As an indicator of Questerre’s performance, cash flow from operations should not be considered as an alternative to, or more meaningful than, cash flows from operating activities as determined in accordance with IFRS. Questerre’s determination of cash flow from operations may not be comparable to that reported by other companies. Questerre considers cash flow from operations to be a key measure as it demonstrates the Company’s ability to generate the cash necessary to fund operations and support activities related to its major assets.
|For the quarter ended September 30,||2013||2012|
|Net cash from operating activities||$||2,437||$||3,507|
|Change in non-cash operating working capital||1,204||(673||)|
|Cash flows from operations||$||3,641||$||2,834|
The Company considers netbacks a key measure as it demonstrates its profitability relative to current commodity prices. Operating netbacks per boe equal total petroleum and natural gas revenue per boe adjusted for royalties per boe and operating expenses per boe.

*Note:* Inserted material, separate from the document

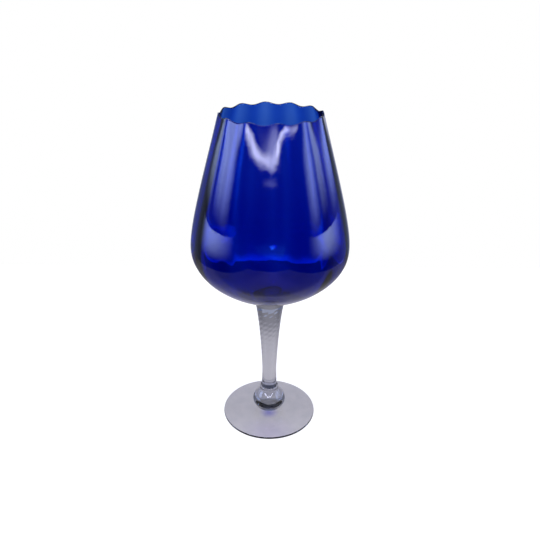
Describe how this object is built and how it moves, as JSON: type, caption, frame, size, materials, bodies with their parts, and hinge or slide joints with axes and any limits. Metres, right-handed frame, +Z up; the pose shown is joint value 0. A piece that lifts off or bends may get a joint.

The Company also uses the term “working capital surplus”. Working capital surplus, as presented, does not have any standardized meaning prescribed by IFRS and may not be comparable with the calculation of similar measures for other entities. Working capital surplus, as used by the Company, is calculated as current assets less current liabilities excluding the current portions of the share based compensation liability and risk management contracts.